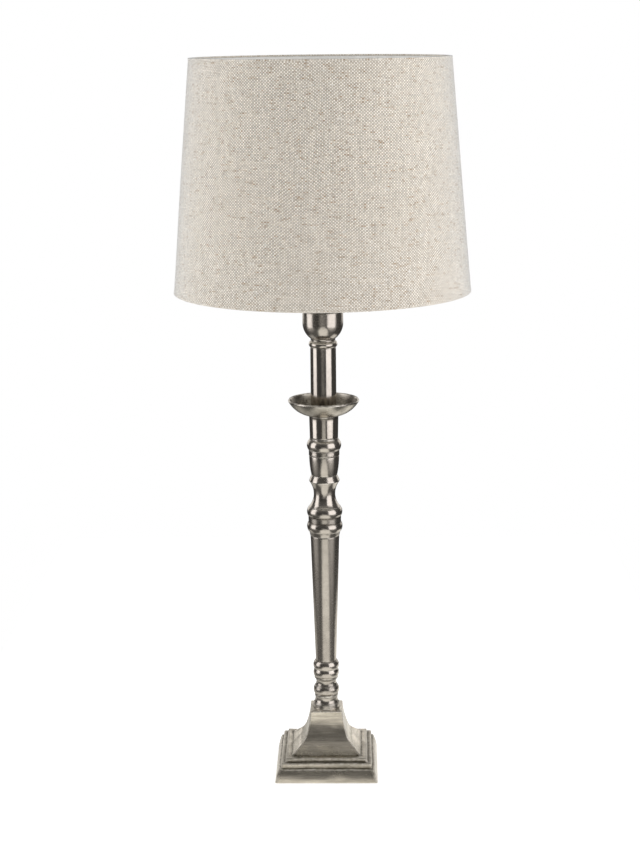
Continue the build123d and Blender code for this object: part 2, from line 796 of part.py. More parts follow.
# the bulb stands on its centre contact, with its cap's rim level with the holder's mouth
bulb_tip_bottom = holder_top - bulb_tip_height - bulb_insulator_height - bulb_cap_height
shell_radius = bulb_cap_radius + thread_gap
block_top_level = bulb_tip_bottom - centre_contact_spring
block_radius = holder_bore_radius - spigot_gap
block_floor_level = block_top_level - contact_block_floor
with BuildPart() as contact_block:
    with BuildSketch(Plane.XY.offset(holder_cap_top)):
        Circle(block_radius)
    extrude(amount=block_top_level - holder_cap_top)
    with BuildSketch(Plane.XY.offset(holder_cap_top)):
        Circle(block_radius - contact_block_skirt_wall)
        Circle(contact_block_post_radius, mode=Mode.SUBTRACT)
    extrude(amount=block_floor_level - holder_cap_top, mode=Mode.SUBTRACT)
    with BuildSketch(Plane.XY.offset(block_floor_level)):
        with GridLocations(terminal_screw_spacing, 1, 2, 1):
            Circle(terminal_screw_radius + screw_gap)
    extrude(amount=terminal_screw_length - terminal_screw_head_height, mode=Mode.SUBTRACT)
save("contact_block", contact_block)

with BuildPart() as terminal_screws:
    with BuildSketch(Plane.XY.offset(block_floor_level)):
        with GridLocations(terminal_screw_spacing, 1, 2, 1):
            Circle(terminal_screw_head_radius)
    extrude(amount=-terminal_screw_head_height)
    with BuildSketch(Plane.XY.offset(block_floor_level)):
        with GridLocations(terminal_screw_spacing, 1, 2, 1):
            Circle(terminal_screw_radius)
    extrude(amount=terminal_screw_length - terminal_screw_head_height - slip)
save("terminal_screws", terminal_screws)

with BuildPart() as thread_shell:
    with BuildSketch(Plane.XY.offset(block_top_level)):
        Circle(shell_radius + thread_shell_wall)
        Circle(shell_radius, mode=Mode.SUBTRACT)
    extrude(amount=thread_shell_height)
save("thread_shell", thread_shell)

contact_top = bulb_tip_bottom - turning_gap
with BuildPart() as centre_contact:
    with BuildSketch(Plane.XZ):
        with BuildLine():
            Polyline(
                (-centre_contact_length / 2, block_top_level),
                (centre_contact_length / 2, block_top_level),
                (centre_contact_length / 2, block_top_level + centre_contact_thickness),
                (-centre_contact_length / 2 + centre_contact_fold,
                 block_top_level + centre_contact_thickness),
                (centre_contact_reach, contact_top - centre_contact_thickness),
                (centre_contact_reach, contact_top),
                (-centre_contact_length / 2, block_top_level + 2 * centre_contact_thickness),
                close=True,
            )
        make_face()
    extrude(amount=centre_contact_width / 2, both=True)
save("centre_contact", centre_contact)

# ================================================================== shade
shade_taper = (shade_bottom_radius - shade_top_radius) / shade_height


def shade_radius(z, inset=0.0):
    """Radius of the shade at a level, measured square to the axis, less an inset."""
    return shade_bottom_radius - (z - shade_bottom) * shade_taper - inset


def cone_wall(outer_inset, inner_inset, low, high):
    """Half section of one skin of the shade."""
    with BuildSketch(Plane.XZ) as section:
        with BuildLine():
            Polyline(
                (shade_radius(low, outer_inset), low),
                (shade_radius(high, outer_inset), high),
                (shade_radius(high, inner_inset), high),
                (shade_radius(low, inner_inset), low),
                close=True,
            )
        make_face()
    return section.sketch


skin_low = shade_bottom + roll_height
skin_high = shade_top - roll_height
skin_thickness = linen_thickness + lining_thickness

with BuildPart() as shade_linen:
    add(cone_wall(0, linen_thickness, skin_low, skin_high))
    revolve(axis=Axis.Z)
save("shade_linen", shade_linen)

with BuildPart() as shade_lining:
    add(cone_wall(linen_thickness, skin_thickness, skin_low, skin_high))
    revolve(axis=Axis.Z)
save("shade_lining", shade_lining)

# the linen is rolled in at each edge of the shade, as far as the middle of the wire ring
wire_inset = skin_thickness + frame_wire_radius + spigot_gap
for roll_name, low in (("bottom_roll", shade_bottom), ("top_roll", skin_high)):
    with BuildPart() as edge_roll:
        add(cone_wall(-roll_proud, wire_inset, low, low + roll_height))
        revolve(axis=Axis.Z)
        fillet(edge_roll.edges().filter_by(GeomType.CIRCLE), radius=roll_round)
    save(roll_name, edge_roll)

top_wire_level = skin_high - frame_wire_radius
top_wire_centre = shade_radius(top_wire_level, wire_inset)
with BuildPart() as top_wire:
    with BuildSketch(Plane.XZ):
        with Locations((top_wire_centre, top_wire_level)):
            Circle(frame_wire_radius)
    revolve(axis=Axis.Z)
save("top_wire", top_wire)

# bottom frame: a wire ring, three arms and the fitter ring that sits on the lampholder
bottom_wire_level = skin_low + frame_wire_radius
bottom_wire_centre = shade_radius(bottom_wire_level, wire_inset)
with BuildPart() as bottom_wire:
    with BuildSketch(Plane.XZ):
        with Locations((bottom_wire_centre, bottom_wire_level)):
            Circle(frame_wire_radius)
    revolve(axis=Axis.Z)
save("bottom_wire", bottom_wire)

fitter_hole_radius = holder_thread_radius + turning_gap + spigot_gap
with BuildPart() as fitter_ring:
    with BuildSketch(Plane.XY.offset(fitter_bottom)):
        Circle(fitter_ring_radius)
        Circle(fitter_hole_radius, mode=Mode.SUBTRACT)
    extrude(amount=fitter_ring_thickness)
save("fitter_ring", fitter_ring)

arm_level = fitter_bottom + fitter_ring_thickness / 2
arm_start = fitter_ring_radius - fitter_arm_radius
with BuildPart() as fitter_arm:
    with BuildLine(Plane.XZ) as arm_path:
        FilletPolyline(
            (arm_start, arm_level),
            (bottom_wire_centre - fitter_arm_bend_inset, arm_level),
            (bottom_wire_centre, bottom_wire_level),
            radius=fitter_arm_bend_radius,
        )
    with BuildSketch(Plane.YZ.offset(arm_start)):
        with Locations((0, arm_level)):
            Circle(fitter_arm_radius)
    sweep(path=arm_path.wire())

# each arm is notched over the fitter ring and hollowed where it is welded to the wire
with BuildPart() as fitter_arms:
    with PolarLocations(0, fitter_arm_count, start_angle=fitter_arm_turn):
        add(fitter_arm.part)
    add(fitter_ring.part, mode=Mode.SUBTRACT)
    add(bottom_wire.part, mode=Mode.SUBTRACT)
save("fitter_arms", fitter_arms)

# ================================================================== washer and ring on the holder
ring_hole_radius = holder_thread_radius + thread_gap
ring_washer_bottom = fitter_bottom + fitter_ring_thickness + turning_gap
with BuildPart() as ring_washer:
    with BuildSketch(Plane.XY.offset(ring_washer_bottom)):
        Circle(ring_washer_radius)
        Circle(ring_hole_radius, mode=Mode.SUBTRACT)
    extrude(amount=ring_washer_thickness)
save("ring_washer", ring_washer)

clamp_ring_bottom = ring_washer_bottom + ring_washer_thickness
with BuildPart() as clamp_ring:
    with BuildSketch(Plane.XY.offset(clamp_ring_bottom)):
        Circle(clamp_ring_radius)
    extrude(amount=clamp_ring_flange_thickness)
    with BuildSketch(Plane.XY.offset(clamp_ring_bottom + clamp_ring_flange_thickness)):
        Circle(clamp_ring_body_radius)
        with PolarLocations(clamp_ring_body_radius, clamp_ring_grip_count):
            Circle(clamp_ring_grip_radius)
    extrude(amount=clamp_ring_height - clamp_ring_flange_thickness)
    with Locations((0, 0, clamp_ring_bottom)):
        Cylinder(ring_hole_radius, clamp_ring_height,
                 align=(Align.CENTER, Align.CENTER, Align.MIN), mode=Mode.SUBTRACT)
save("clamp_ring", clamp_ring)

# ================================================================== bulb
insulator_bottom, cap_bottom, cap_top = level(
    bulb_tip_bottom + bulb_tip_height, bulb_insulator_height, bulb_cap_height)
neck_level = cap_top + bulb_neck_height
housing_top = neck_level + bulb_housing_height
with BuildPart() as bulb_tip:
    with BuildSketch(Plane.XZ):
        with BuildLine():
            Line((0, bulb_tip_bottom), (0, insulator_bottom))
            Line((0, insulator_bottom), (bulb_tip_radius, insulator_bottom))
            TangentArc((0, bulb_tip_bottom), (bulb_tip_radius, insulator_bottom), tangent=(1, 0))
        make_face()
    revolve(axis=Axis.Z)
save("bulb_tip", bulb_tip)

with BuildPart() as bulb_insulator:
    with BuildSketch(Plane.XY.offset(insulator_bottom)):
        Circle(bulb_tip_radius + bulb_cap_wall)
    with BuildSketch(Plane.XY.offset(cap_bottom)):
        Circle(bulb_insulator_radius)
    loft()
save("bulb_insulator", bulb_insulator)

with BuildPart() as bulb_cap:
    with BuildSketch(Plane.XY.offset(cap_bottom)):
        Circle(bulb_cap_core_radius)
        Circle(bulb_cap_core_radius - bulb_cap_wall * 2, mode=Mode.SUBTRACT)
    extrude(amount=bulb_cap_height)
    with BuildLine() as thread_path:
        Helix(bulb_thread_pitch, bulb_thread_pitch * bulb_thread_turns,
              bulb_cap_radius - bulb_thread_round, center=(0, 0, cap_bottom + bulb_thread_start))
    with BuildSketch(Plane(origin=thread_path.line @ 0, z_dir=thread_path.line % 0)):
        Circle(bulb_thread_round)
    sweep(is_frenet=True)
save("bulb_cap", bulb_cap)

cap_bore = bulb_cap_core_radius - bulb_cap_wall * 2
board_top = housing_top - led_board_drop
board_bottom = board_top - led_board_thickness
board_seat_radius = led_board_radius + spigot_gap
with BuildPart() as bulb_housing:
    with BuildSketch(Plane.XZ):
        with BuildLine():
            Polyline((cap_bore - spigot_gap, cap_top - bulb_neck_height),
                     (cap_bore - spigot_gap, cap_top), (bulb_neck_radius, cap_top),
                     (bulb_neck_radius, neck_level))
            SagittaArc((bulb_neck_radius, neck_level), (bulb_housing_radius, housing_top),
                       bulb_housing_flare)
            Polyline((bulb_housing_radius, housing_top), (board_seat_radius, housing_top),
                     (board_seat_radius, board_bottom),
                     (board_seat_radius - led_board_ledge, board_bottom))
            SagittaArc((board_seat_radius - led_board_ledge, board_bottom),
                       (bulb_neck_radius - bulb_housing_wall, neck_level), -bulb_housing_flare)
            Polyline((bulb_neck_radius - bulb_housing_wall, neck_level),
                     (cap_bore - spigot_gap - bulb_housing_wall, cap_top),
                     (cap_bore - spigot_gap - bulb_housing_wall, cap_top - bulb_neck_height),
                     (cap_bore - spigot_gap, cap_top - bulb_neck_height))
        make_face()
    revolve(axis=Axis.Z)
save("bulb_housing", bulb_housing)

globe_centre = housing_top + math.sqrt(bulb_globe_radius ** 2 - bulb_housing_radius ** 2)
with BuildPart() as bulb_globe:
    with Locations((0, 0, globe_centre)):
        Sphere(bulb_globe_radius)
        Sphere(bulb_globe_radius - bulb_globe_wall, mode=Mode.SUBTRACT)
    split(bisect_by=Plane.XY.offset(housing_top), keep=Keep.TOP)
save("bulb_globe", bulb_globe)

with BuildPart() as led_board:
    with BuildSketch(Plane.XY.offset(board_top)):
        Circle(led_board_radius)
    extrude(amount=-led_board_thickness)
save("led_board", led_board)

with BuildPart() as driver_board:
    with BuildSketch(Plane.XY.offset(board_bottom - driver_board_height)):
        Rectangle(driver_board_width, driver_board_thickness)
    extrude(amount=driver_board_height)
save("driver_board", driver_board)
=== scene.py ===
"""A candlestick table lamp: antique nickel stem on a square stepped base, and a linen drum shade."""

import json
import math

import bmesh
import bpy
from mathutils import Matrix, Vector, kdtree, noise

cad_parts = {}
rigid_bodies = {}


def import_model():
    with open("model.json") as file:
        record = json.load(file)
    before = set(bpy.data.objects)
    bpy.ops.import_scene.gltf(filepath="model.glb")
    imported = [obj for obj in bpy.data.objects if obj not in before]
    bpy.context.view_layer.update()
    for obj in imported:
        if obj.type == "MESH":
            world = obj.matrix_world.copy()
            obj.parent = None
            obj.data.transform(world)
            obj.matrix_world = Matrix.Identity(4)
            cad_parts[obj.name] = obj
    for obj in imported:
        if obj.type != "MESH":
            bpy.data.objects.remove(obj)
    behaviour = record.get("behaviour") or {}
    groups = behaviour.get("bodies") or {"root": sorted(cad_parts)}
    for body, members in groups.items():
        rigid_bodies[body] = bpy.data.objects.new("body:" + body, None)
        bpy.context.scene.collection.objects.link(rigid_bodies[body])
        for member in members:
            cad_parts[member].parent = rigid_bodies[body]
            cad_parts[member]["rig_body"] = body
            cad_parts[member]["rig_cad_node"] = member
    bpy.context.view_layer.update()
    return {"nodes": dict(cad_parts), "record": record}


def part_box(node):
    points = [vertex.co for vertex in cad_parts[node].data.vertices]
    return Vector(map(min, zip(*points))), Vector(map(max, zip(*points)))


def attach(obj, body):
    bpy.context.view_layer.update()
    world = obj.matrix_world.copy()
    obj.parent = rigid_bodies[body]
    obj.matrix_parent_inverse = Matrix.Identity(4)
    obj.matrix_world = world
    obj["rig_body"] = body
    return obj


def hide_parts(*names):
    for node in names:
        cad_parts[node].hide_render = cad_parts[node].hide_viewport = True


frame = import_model()
nodes = frame["nodes"]

MM = 0.001
HAIR = 0.001 * MM
WELD = 0.002 * MM
TURN = 2 * math.pi

# ---------------------------------------------------------------- bench tools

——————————

* _PROMPT_
Give back exactly the lines running from the line that contains "split(bisect_by=Plane.XY.offset(housing_top), keep=Keep.TOP)" through the line that contains "record = json.load(file)", and nothing outside them.

* _OUTPUT FOR THIS EXERCISE_
    split(bisect_by=Plane.XY.offset(housing_top), keep=Keep.TOP)
save("bulb_globe", bulb_globe)

with BuildPart() as led_board:
    with BuildSketch(Plane.XY.offset(board_top)):
        Circle(led_board_radius)
    extrude(amount=-led_board_thickness)
save("led_board", led_board)

with BuildPart() as driver_board:
    with BuildSketch(Plane.XY.offset(board_bottom - driver_board_height)):
        Rectangle(driver_board_width, driver_board_thickness)
    extrude(amount=driver_board_height)
save("driver_board", driver_board)
=== scene.py ===
"""A candlestick table lamp: antique nickel stem on a square stepped base, and a linen drum shade."""

import json
import math

import bmesh
import bpy
from mathutils import Matrix, Vector, kdtree, noise

cad_parts = {}
rigid_bodies = {}


def import_model():
    with open("model.json") as file:
        record = json.load(file)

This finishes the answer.